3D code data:
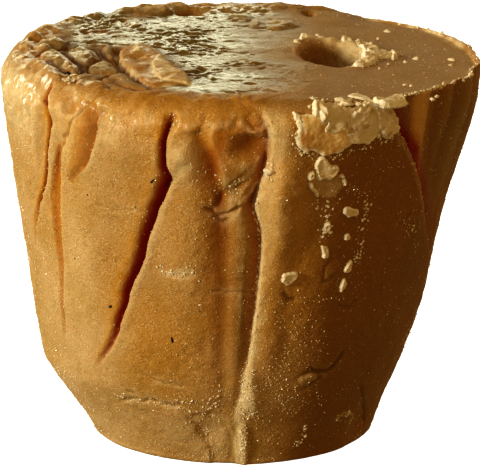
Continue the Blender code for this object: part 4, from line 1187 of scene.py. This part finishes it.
WALL_FLAKES = (
    (((18.8, 83.6), (19.6, 83.9), (20.4, 82.8), (21.2, 81.8), (22.5, 81.0), (23.9, 81.0), (23.8, 79.6),
      (23.2, 78.3), (22.0, 77.8), (19.6, 77.7), (18.3, 78.4), (17.9, 80.2), (18.0, 82.6)), 1.2, 0.45, 0.10),
    (((26.0, 69.6), (28.2, 69.8), (30.6, 69.0), (30.6, 67.4), (28.5, 67.2), (26.0, 68.0)), 0.9, 0.45, 0.12),
    (((10.8, 52.4), (11.2, 54.0), (12.8, 54.4), (15.2, 53.8), (15.2, 52.6), (13.5, 51.0), (11.8, 50.8)),
     0.9, 0.5, 0.12),
    (((20.8, 60.7), (22.8, 60.2), (23.1, 57.4), (21.2, 57.2), (21.2, 59.0)), 0.8, 0.4, 0.12),
    (((28.8, 54.8), (30.5, 56.0), (31.0, 53.2), (29.8, 52.4), (28.0, 53.2)), 0.8, 0.4, 0.15),
    (((28.8, 51.8), (30.0, 49.5), (28.8, 47.6), (27.2, 47.0), (28.0, 49.2)), 0.8, 0.4, 0.15),
    (((27.2, 62.6), (28.6, 62.8), (28.8, 61.4), (27.4, 61.2)), 0.7, 0.4, 0.2),
    (((21.2, 66.6), (23.0, 66.4), (23.2, 64.0), (21.6, 63.8)), 0.8, 0.45, 0.3),
    (((15.8, 78.8), (16.6, 79.7), (17.8, 80.0), (18.0, 78.8), (17.3, 77.8), (16.6, 77.2)), 1.2, 0.5, 0.35),
    (((16.5, 77.4), (17.3, 77.2), (18.2, 75.4), (19.4, 73.6), (18.6, 73.2), (17.2, 75.2)), 0.8, 0.4, 0.5),
    (((24.0, 78.3), (25.3, 78.6), (26.0, 77.6), (25.7, 76.4), (26.4, 75.6), (25.3, 75.5), (24.8, 76.6),
      (25.0, 77.6)), 0.9, 0.35, 0.3),
    (((6.0, 80.6), (7.4, 81.6), (8.4, 80.6), (7.2, 79.4), (6.0, 79.2)), 1.0, 0.5, 0.3),
)
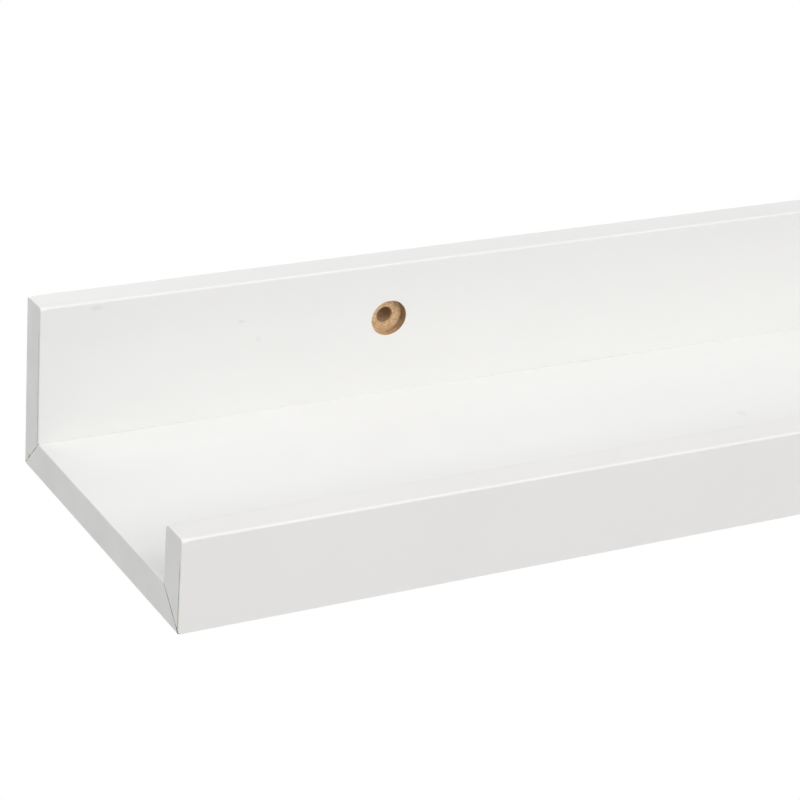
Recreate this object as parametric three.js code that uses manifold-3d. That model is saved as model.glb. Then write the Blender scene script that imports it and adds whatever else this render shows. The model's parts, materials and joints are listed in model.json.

(DIRECTIONS):
Would you give the material above again, complete and exact?

(CORRECT RESPONSE):
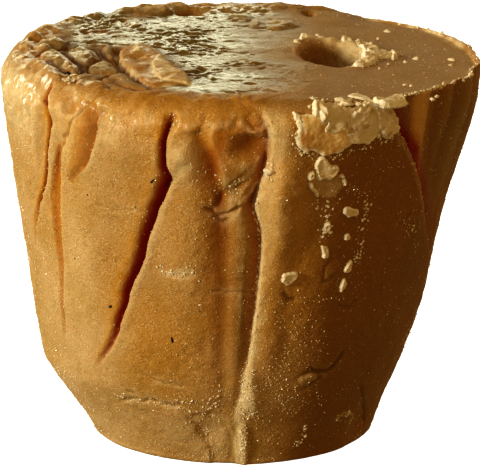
Continue the Blender code for this object: part 4, from line 1187 of scene.py. This part finishes it.
WALL_FLAKES = (
    (((18.8, 83.6), (19.6, 83.9), (20.4, 82.8), (21.2, 81.8), (22.5, 81.0), (23.9, 81.0), (23.8, 79.6),
      (23.2, 78.3), (22.0, 77.8), (19.6, 77.7), (18.3, 78.4), (17.9, 80.2), (18.0, 82.6)), 1.2, 0.45, 0.10),
    (((26.0, 69.6), (28.2, 69.8), (30.6, 69.0), (30.6, 67.4), (28.5, 67.2), (26.0, 68.0)), 0.9, 0.45, 0.12),
    (((10.8, 52.4), (11.2, 54.0), (12.8, 54.4), (15.2, 53.8), (15.2, 52.6), (13.5, 51.0), (11.8, 50.8)),
     0.9, 0.5, 0.12),
    (((20.8, 60.7), (22.8, 60.2), (23.1, 57.4), (21.2, 57.2), (21.2, 59.0)), 0.8, 0.4, 0.12),
    (((28.8, 54.8), (30.5, 56.0), (31.0, 53.2), (29.8, 52.4), (28.0, 53.2)), 0.8, 0.4, 0.15),
    (((28.8, 51.8), (30.0, 49.5), (28.8, 47.6), (27.2, 47.0), (28.0, 49.2)), 0.8, 0.4, 0.15),
    (((27.2, 62.6), (28.6, 62.8), (28.8, 61.4), (27.4, 61.2)), 0.7, 0.4, 0.2),
    (((21.2, 66.6), (23.0, 66.4), (23.2, 64.0), (21.6, 63.8)), 0.8, 0.45, 0.3),
    (((15.8, 78.8), (16.6, 79.7), (17.8, 80.0), (18.0, 78.8), (17.3, 77.8), (16.6, 77.2)), 1.2, 0.5, 0.35),
    (((16.5, 77.4), (17.3, 77.2), (18.2, 75.4), (19.4, 73.6), (18.6, 73.2), (17.2, 75.2)), 0.8, 0.4, 0.5),
    (((24.0, 78.3), (25.3, 78.6), (26.0, 77.6), (25.7, 76.4), (26.4, 75.6), (25.3, 75.5), (24.8, 76.6),
      (25.0, 77.6)), 0.9, 0.35, 0.3),
    (((6.0, 80.6), (7.4, 81.6), (8.4, 80.6), (7.2, 79.4), (6.0, 79.2)), 1.0, 0.5, 0.3),
)
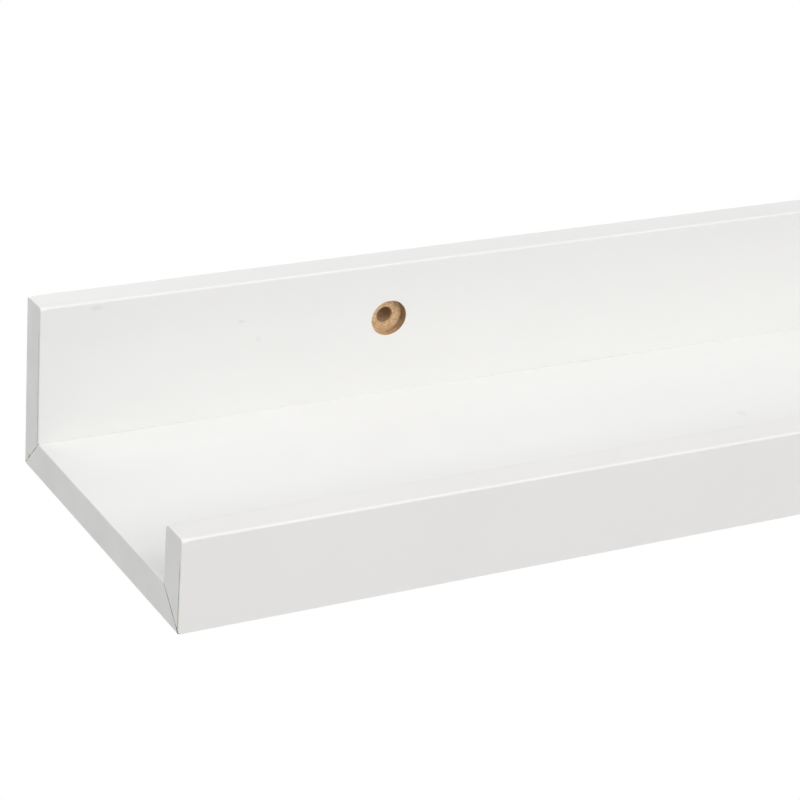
Recreate this object as parametric three.js code that uses manifold-3d. That model is saved as model.glb. Then write the Blender scene script that imports it and adds whatever else this render shows. The model's parts, materials and joints are listed in model.json.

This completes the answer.